On the other hand, If my chief purpose is to demonstrate in minute detail the complex and awe-inspiring character of the living God, then how “close” I am to God becomes almost irrelevant. How do you measure “close”, feelings? Feelings are a weak, splintered staff. You can’t lean on them without being wounded. More important will be the nature of that God. The cross splits the universe down the middle, braiding holy judgment and compassionate grace with a sovereignty that is so awesome as to be terrifying. Who has understood the mind of the Lord?

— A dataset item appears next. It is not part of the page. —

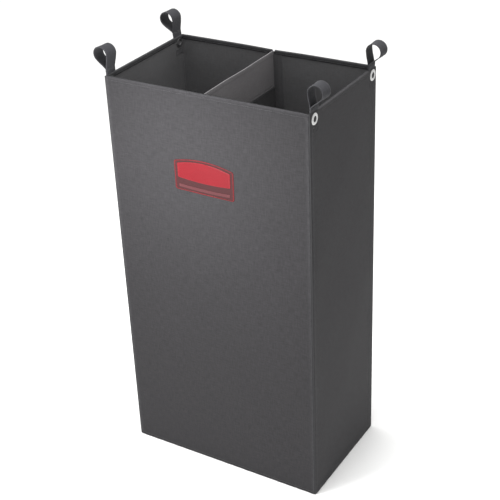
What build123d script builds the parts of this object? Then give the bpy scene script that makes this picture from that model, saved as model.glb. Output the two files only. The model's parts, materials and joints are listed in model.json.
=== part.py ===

I do still think there’s a place for “Jesus is my boyfriend” songs. David says, “As the hart panteth after the water brooks, so panteth my soul after thee, O God.” And again, “Deep calls to deep at the roar of your waterfalls; all your breakers and your waves have gone over me.” But the focus even there is on the God for whom he is panting, not on the glory of panting in itself, as though desire itself conferred righteousness. Those feelings come as a gift, and sometimes in His sovereignty He doesn’t give them, or gives holy emotions that we’d just as soon not experience. In those times, my hope needs to be in the good news of the cross, the sure knowledge of who He is, and what He has done for me.

The texture of worship comes from the God who is being worshiped. Generic songs imply a generic god, and songs painted only in broad emotional brush-strokes imply a god who is primarily interested in my feelings. Not only is a god like that unsatisfying, it’s profoundly disappointing when it doesn’t stand up to reality.